Après avoir convoqué les images télévisuelles des spectaculaires attentats – images avec lesquelles notre œil est désormais familiarisé – et avoir rapidement représenté l’exode massif, Fukada se concentre sur la représentation intime de la catastrophe. Un climat postapocalyptique cloîtré, réduit à l’échelle de l’intimité d’un intérieur et d’un corps, celui de Tania, dont l’inévitable déliquescence est mise en exergue par l’immutabilité de l’enveloppe robotique de Leona.
La fin d’un monde et le déclin d’une existence
Car la grande originalité de ce film de SF domestique est d’avoir employé un véritable robot. La pièce du dramaturge nippon Oriza Hirata dont Sayônara est l’adaptation cinématographique, utilisait déjà cette confrontation inédite entre un acteur et un robot humanoïde.

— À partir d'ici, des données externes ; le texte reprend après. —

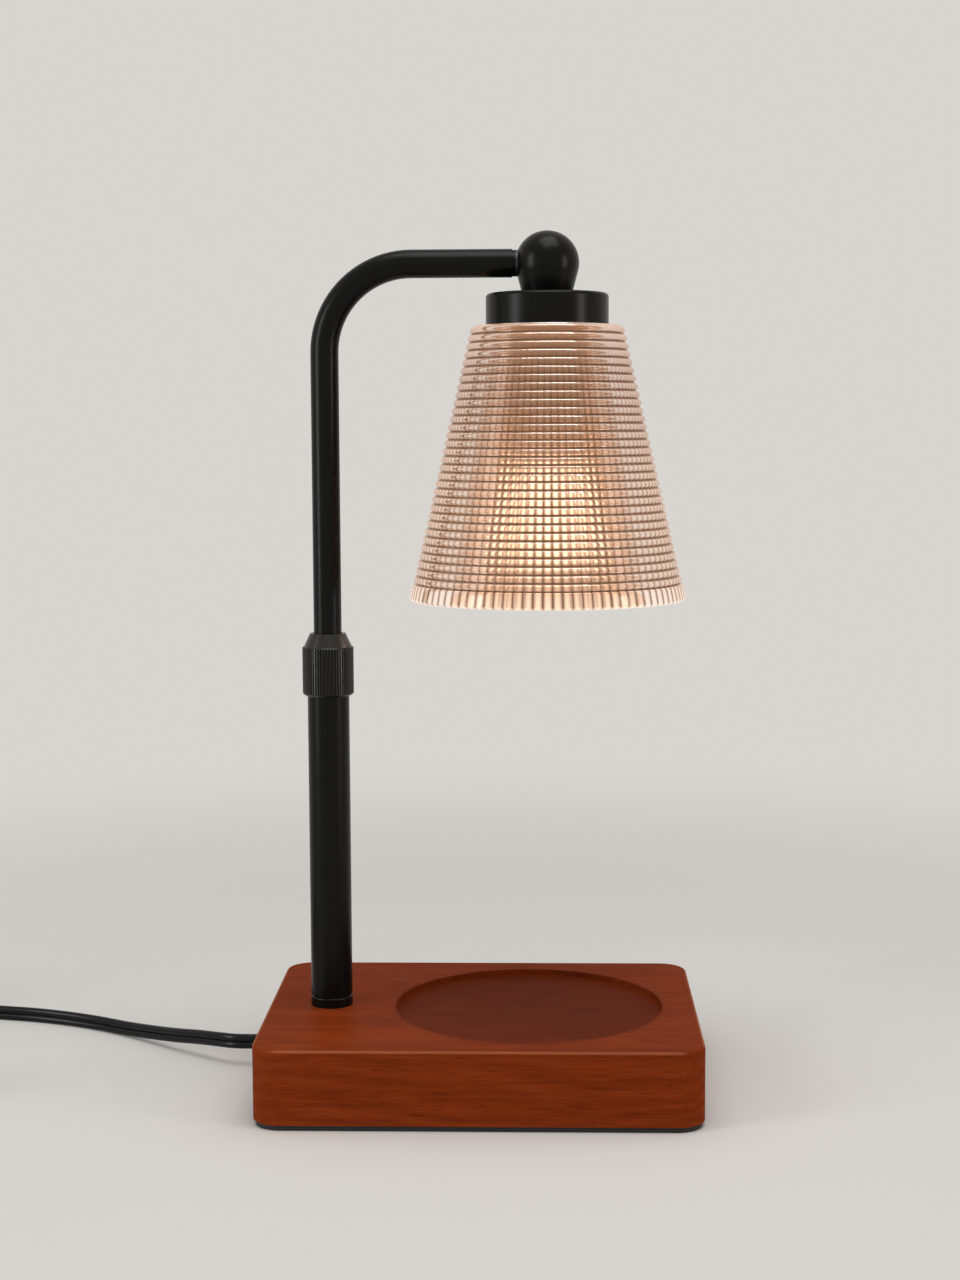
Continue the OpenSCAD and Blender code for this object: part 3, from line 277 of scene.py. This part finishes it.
def glass_finish():
    """Slightly wavy creamy pressed glass that the lamp lights; painted glow, painted shade in its grooves.
    """
    f = Finish("shade_glass", (0.62, 0.34, 0.20), 0.10, Transmission_Weight=0.7, IOR=1.4,
               Specular_IOR_Level=0.1, Emission_Strength=0.16)
    groove = f.node("ShaderNodeAttribute", attribute_name="groove").outputs["Fac"]
    height = f.node("ShaderNodeSeparateXYZ", {0: f.place}).outputs["Z"]
    share = f.math("MULTIPLY_ADD", height, 1 / PAINTED_GLOW_SPAN, -PAINTED_GLOW_LOW / PAINTED_GLOW_SPAN)
    # Painted glow by height: painted glints and a bright lip at the rim, most light where the bulb sits.
    glow = f.ramp(share, [
        (0.012, (4.0, 3.5, 3.0)),
        (0.026, (2.5, 2.0, 1.6)),
        (0.062, (2.1, 1.6, 1.25)),
        (0.080, (1.2, 0.78, 0.52)),
        (0.45, (1.0, 0.62, 0.36)),
        (0.62, (0.55, 0.30, 0.17)),
        (0.9, (0.30, 0.16, 0.09)),
    ])
    # The painted glow is also dark in the grooves, as painted shade.
    f.link(f.mix(groove, glow, (0.16, 0.08, 0.04)), "Emission Color")
    inside = f.node("ShaderNodeAttribute", attribute_name="inside").outputs["Fac"]
    cast = f.mix(f.noise(120, 2, 0.5), (0.66, 0.35, 0.20), (0.74, 0.42, 0.25))
    cast = f.mix(inside, cast, (0.95, 0.85, 0.74))
    # Painted shade: the grooves and the lines between flutes are darker, and less clear below.
    f.link(f.mix(groove, cast, (0.09, 0.04, 0.02)), "Base Color")
    edge_on = f.node("ShaderNodeLayerWeight", {"Blend": 0.5}).outputs["Facing"]
    edge_on = f.math("MULTIPLY", edge_on, edge_on)
    clear = f.math("MULTIPLY", f.spread(inside, 0.68, 1.0), f.spread(edge_on, 1.0, 0.1))
    f.link(f.math("MULTIPLY", clear, f.spread(groove, 1.0, 0.3)), "Transmission Weight")
    f.link(f.bump(f.noise(220, 2, 0.5), 0.00004, 0.25), "Normal")
    f.link(f.spread(f.noise(90, 3, 0.6), 0.06, 0.13), "Roughness")
    return f.material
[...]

Se nourrissant de la théorie de “la vallée de l’étrange” selon laquelle plus un robot se rapproche des traits humains, plus sa monstruosité est perceptible, Sayônara raconte la fin d’un monde et le déclin d’une existence dans une esthétique solaire faite de teintes ocres et de la poésie contemplative empruntées au cinéma de Tarkovski. Car plus qu’à Fukushima, c’est à Tchernobyl que ce Japon contemporain fait écho.
L’imaginaire de la catastrophe
Ce lent et duveteux passage de la lumière à l’ombre est matérialisé dans une scène matricielle à la beauté foudroyante où, telle une nature morte capturée en time-lapse, le corps de Tania se momifie imperceptiblement. Dernier vestige d’une humanité disparue, le robot hante alors un paysage primitif, une nature édénique retrouvée.
Sayônara est la parfaite et sublime illustration de l’imaginaire de la catastrophe dont l’essayiste Annie Le Brun a brossé le tableau dans Perspective dépravée (2011) : “En précipitant l’homme en dehors de ses mesures et de ses représentations du monde jusqu’à le réduire à n’être que l’élément insignifiant d’un phénomène dont les lois lui échappent, la notion de catastrophe implique alors un renversement du rapport de l’humain à l’inhumain. Du coup, elle devient une inestimable manière de mesurer la démesure qui nous fonde. Mais aussi de nous souvenir de notre étrangeté à nous-mêmes.”